Yes, really. This isn't about abortion, it's about killing live and healthy born babies. It's sickening and gruesome. And that is part of why the media has largely ignored the story, because the actions of Kermit Gosnell and his staff are so horrifying to the overwhelming majority of Americans.
But there's another reason: the story undermines many of the arguments offered by some prominent pro-choice advocates, and the media, being pro-choice advocates, are afraid to take it on. It's not that they agree with Gosnell, but they literally fear where this story leads, and for very good cause.
We've been told for years that botched abortions are rare; that when they do happen, and the babies are born, that they are treated as patients and saved whenever possible; and, most of all, that a pre-born baby human is significantly different in proper legal staus from one of the same development that has been born: that it is justified to kill a 33-week old "fetus," who if born gets all our legal protections.
Many pro-choice advocates recognize these falsehoods, and therefore oppose late-term abortions. They draw different lines -- some choose heartbeats or brain waves, some choose certain actions and instincts, some pick a certain calendar date -- but most of them think there is a line other than, as Kirsten Powers put it, "geography": simply being in or out of the mother's womb. Most people recognize that this is not only an irrational way to define human life or to decide who gets human rights, but it's also terribly damaging to society to so arbitrarily define humanity, in the same way that slavery was: it's a corrupting sickness that affects us all, in how we see other people in society, and it has unexpected and terrible effects ... such as, justifying severing the necks of born, healthy, babies.
While I would love for abortions to end soon, that is perhaps a vain hope.
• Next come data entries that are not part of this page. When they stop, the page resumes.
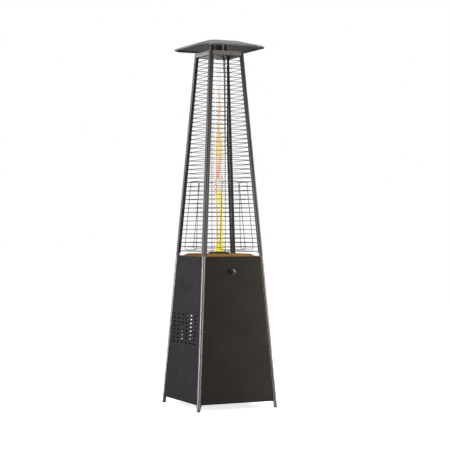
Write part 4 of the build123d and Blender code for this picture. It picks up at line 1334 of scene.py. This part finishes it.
def build_strands(work):
    """Low foot, tall bright strand, and the curl beside its upper end."""
    for i, points in enumerate(BRIGHT_STRANDS):
        strand(work, points, 1.3 * i)
    rise, side, reach, thick = 0.345, -0.006, 0.0095, 0.0042
    steps, sides = 28, 12
    loop = []
    for i in range(steps):
        a = math.tau * i / steps
        out = view_right() * math.cos(a) + Vector((0, 0, 1.5)) * math.sin(a)
        middle = view_right() * side + Vector((0, 0, SEAT_TOP + rise)) + out * reach
        size = thick * (1 + 0.25 * math.sin(2 * a))
        ring = []
        for k in range(sides):
            b = math.tau * k / sides
            ring.append(work.verts.new(middle + out * size * math.cos(b) + view_deep() * size * math.sin(b)))
        loop.append(ring)
    skin_rings(work, [*loop, loop[0]], sides)


def build_plume(work):
    """Faint wisps above the strands, with small flecks beside them."""
    for i, points in enumerate(FAINT_STRANDS):
        strand(work, points, 2.1 * i + 0.7, flat=0.6)
    rng = random.Random(11)
    for i in range(9):
        low = rng.uniform(0.40, 0.92)
        side = rng.uniform(-0.018, 0.014)
        size = rng.uniform(0.0015, 0.003)
        tall = rng.uniform(0.025, 0.06)
        lean = rng.uniform(-0.004, 0.004)
        points = ((low, side, 0.0), (low + tall / 2, side + lean, size), (low + tall, side, 0.0))
        strand(work, points, i, sides=10)


def flame_material(name, bright):
    """Glowing gas: yellow at the foot, orange to red above, thin at its edges."""
    material, tree, shader, place = new_material(name)
    rise = math_node(tree, "SUBTRACT", height_of(tree, place), SEAT_TOP)
    share = math_node(tree, "DIVIDE", rise, sizes().flame_height)
    lick = noise(tree, scaled(tree, place, (70, 70, 16)), 1.0, 3.0)
    wavered = math_node(tree, "ADD", share, mapped(tree, lick, 0.3, 0.7, -0.05, 0.05))
    hot = tuple(colours().flame)
    if bright:
        stops = [(0.0, hot), (0.10, (1.0, 0.88, 0.05)), (0.22, (1.0, 0.80, 0.05)), (0.33, (1.0, 0.84, 0.10))]
    else:
        stops = [
            (0.04, (1.0, 0.74, 0.08)),
            (0.12, (1.0, 0.52, 0.14)),
            (0.24, (1.0, 0.60, 0.10)),
            (0.31, (1.0, 0.84, 0.08)),
            (0.38, (1.0, 0.40, 0.16)),
            (0.50, (1.0, 0.32, 0.15)),
            (0.60, (1.0, 0.66, 0.08)),
            (0.72, (1.0, 0.55, 0.10)),
            (0.95, (1.0, 0.42, 0.16)),
        ]
    glow = ramp(tree, wavered, stops)
    join(tree, glow, shader.inputs["Emission Color"])
    shader.inputs["Emission Strength"].default_value = 1.0
    shader.inputs["Base Color"].default_value = (0, 0, 0, 1)
    shader.inputs["Roughness"].default_value = 1.0
    shader.inputs["Specular IOR Level"].default_value = 0.0
    facing = add(tree, "ShaderNodeLayerWeight")
    facing.inputs["Blend"].default_value = 0.35
    body = math_node(tree, "SUBTRACT", 1.0, facing.outputs["Facing"])
    thin = mapped(tree, body, 0.05, 0.6, 0.0, 1.0 if bright else 0.6)
    patchy = mapped(tree, lick, 0.35, 0.6, 0.6 if bright else 0.2, 1.0)
    join(tree, math_node(tree, "MULTIPLY", thin, patchy, clamp=True), shader.inputs["Alpha"])
    return material


# ------------------------------------------------------------------ studio
def make_floor():
    """Round pale floor with a matte surface."""
    work = bmesh.new()
    bmesh.ops.create_circle(work, cap_ends=True, segments=96, radius=60.0)
    mesh = bpy.data.meshes.new("studio_floor")
    work.to_mesh(mesh)
    work.free()
    floor = new_object("studio_floor", mesh)
    material, tree, shader, place = new_material("pale_floor")
    grain = noise(tree, place, 3.0, 4.0)
    seen = seen_directly(tree)
    pale = blended(tree, grain, (0.50, 0.50, 0.50), (0.53, 0.53, 0.53))
    join(tree, blended(tree, seen, (0.22, 0.22, 0.22), pale), shader.inputs["Base Color"])
    shader.inputs["Emission Color"].default_value = (1, 1, 1, 1)
    join(tree, math_node(tree, "MULTIPLY", seen, 0.78), shader.inputs["Emission Strength"])
    shader.inputs["Roughness"].default_value = 0.9
    shader.inputs["Specular IOR Level"].default_value = 0.0
    mesh.materials.append(material)


def make_world():
    """White where it is seen directly; for all other rays a soft grey that grows lighter upwards."""
    world = bpy.data.worlds.new("studio")
    world.use_nodes = True
    bpy.context.scene.world = world
    tree = world.node_tree
    shade = tree.nodes["Background"]
    place = add(tree, "ShaderNodeTexCoord").outputs["Generated"]
    height = mapped(tree, height_of(tree, place), -0.2, 0.9, 0.0, 1.0)
    stops = [(0.0, (0.16, 0.16, 0.16)), (0.35, (0.20, 0.20, 0.205)), (1.0, (0.55, 0.56, 0.58))]
    studio = ramp(tree, height, stops)
    seen = seen_directly(tree)
    join(tree, blended(tree, seen, studio, (1.0, 1.0, 1.0)), shade.inputs["Color"])


def area_light(name, place, aim, size, energy, colour, mirrored):
    """Soft rectangular lamp aimed at a point, which polished faces may mirror."""
    lamp = bpy.data.lights.new(name, "AREA")
    lamp.shape = "RECTANGLE"
    lamp.size, lamp.size_y = size
    lamp.energy = energy
    lamp.color = colour
    made = bpy.data.objects.new(name, lamp)
    made.location = place
    made.rotation_euler = (Vector(aim) - Vector(place)).to_track_quat("-Z", "Y").to_euler()
    made.visible_camera = False
    made.visible_transmission = False
    made.visible_glossy = mirrored
    bpy.context.scene.collection.objects.link(made)


def make_lights():
    """Soft boxes round the heater and the glow of the flame."""
    for name, place, aim, size, energy, colour, mirrored in (
        ("left_box", (-3.4, -0.5, 1.3), (0, 0, 1.1), (0.8, 3.2), 94, (0.90, 0.89, 1.0), True),
        ("left_rear_box", (-2.4, 2.4, 1.3), (0, 0, 0.9), (1.2, 3.0), 28, (0.88, 0.86, 1.0), True),
        ("left_high_box", (-2.2, 2.4, 2.7), (0, 0, 1.9), (1.4, 1.2), 14, (0.94, 0.94, 1.0), True),
        ("right_box", (2.6, -2.9, 1.1), (0, 0, 0.8), (0.7, 2.8), 62, (1.0, 0.93, 0.86), True),
        ("right_near_box", (1.0, -0.78, 0.7), (0.2, -0.2, 0.5), (0.25, 1.5), 37, (1.0, 0.91, 0.82), False),
        ("left_near_box", (-1.3, 0.1, 0.55), (-0.2, 0.0, 0.4), (0.3, 1.2), 10, (0.84, 0.81, 1.0), False),
        ("top_box", (0.0, -0.6, 5.0), (0, 0, 0), (4.0, 4.0), 150, (1.0, 1.0, 1.0), True),
        ("rear_box", (2.6, 2.6, 1.8), (0, 0, 1.1), (1.2, 2.8), 75, (1.0, 1.0, 1.0), True),
    ):
        area_light(name, place, aim, size, energy, colour, mirrored)
    glows = (("flame_glow_low", 1.02, 3.0), ("flame_glow_middle", 1.28, 1.4), ("flame_glow_high", 1.62, 0.6))
    for name, z, energy in glows:
        glow = bpy.data.lights.new(name, "POINT")
        glow.energy = energy
        glow.color = (1.0, 0.5, 0.14)
        glow.shadow_soft_size = 0.02
        made = bpy.data.objects.new(name, glow)
        made.location = (0, 0, z)
        made.visible_glossy = False
        made.visible_transmission = False
        bpy.context.scene.collection.objects.link(made)


def make_camera():
    """Long lens at standing chest height, level, a quarter to the left of the front."""
    lens = bpy.data.cameras.new("camera")
    lens.lens = CAMERA_LENS
    lens.sensor_width = 36.0
    lens.clip_end = 200.0
    camera = bpy.data.objects.new("camera", lens)
    camera.location = Vector((0, 0, CAMERA_HEIGHT))
    camera.location += view_right() * CAMERA_SIDE - view_deep() * CAMERA_DISTANCE
    camera.rotation_euler = view_deep().to_track_quat("-Z", "Y").to_euler()
    bpy.context.scene.collection.objects.link(camera)
    bpy.context.scene.camera = camera
    bpy.context.scene.view_settings.view_transform = "Standard"


# ------------------------------------------------------------------ add-on
STEPS = (
    HEATER_OT_frame,
    HEATER_OT_cabinet,
    HEATER_OT_deck,
    HEATER_OT_top,
    HEATER_OT_guards,
    HEATER_OT_screws,
    HEATER_OT_control,
    HEATER_OT_spring,
    HEATER_OT_gas,
    HEATER_OT_flame,
    HEATER_OT_stage,
)


class HEATER_PT_panel(Panel):
    """Steps that finish the heater, in their order"""

    bl_idname = "HEATER_PT_panel"
    bl_label = "Patio heater"
    bl_space_type = "VIEW_3D"
    bl_region_type = "UI"
    bl_category = "Heater"

    def draw(self, context):
        for group in (context.scene.heater_sizes, context.scene.heater_colours):
            column = self.layout.column()
            for name in group.bl_rna.properties.keys():
                if name not in ("name", "rna_type"):
                    column.prop(group, name)
        for step in STEPS:
            self.layout.operator(step.bl_idname)


CLASSES = (HeaterSizes, HeaterColours, *STEPS, HEATER_PT_panel)


def register():
    """Register the classes and their settings."""
    for item in CLASSES:
        bpy.utils.register_class(item)
    bpy.types.Scene.heater_sizes = PointerProperty(type=HeaterSizes)
    bpy.types.Scene.heater_colours = PointerProperty(type=HeaterColours)


def unregister():
    """Take the classes and their settings away."""
    del bpy.types.Scene.heater_colours
    del bpy.types.Scene.heater_sizes
    for item in reversed(CLASSES):
        bpy.utils.unregister_class(item)


def main():
    """Run every step in order."""
    register()
    for step in STEPS:
        area, name = step.bl_idname.split(".")
        getattr(getattr(bpy.ops, area), name)()


if __name__ == "__main__":
    main()
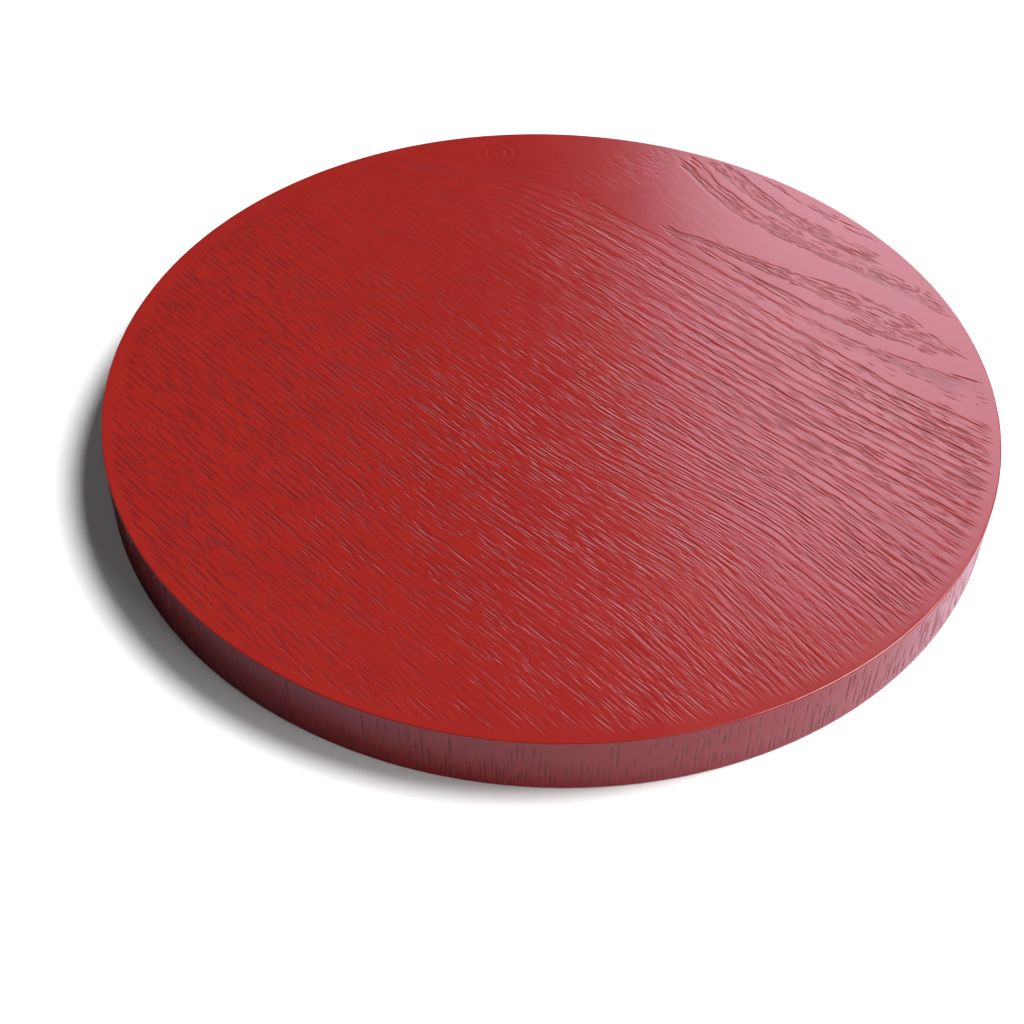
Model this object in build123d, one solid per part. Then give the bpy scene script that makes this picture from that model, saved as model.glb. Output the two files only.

But what realistically might come out of this is some permanent line-drawing of "how late is too late."
The left likes to drum up false solutions to problems all the time: gun bans and background checks and so on that, based on the facts, would have had no impact on the lives they say they are motivated to protect. But here we have lives being lost that can be saved, if we collectively not only go after people like Gosnell, but come together on more specific lines to draw.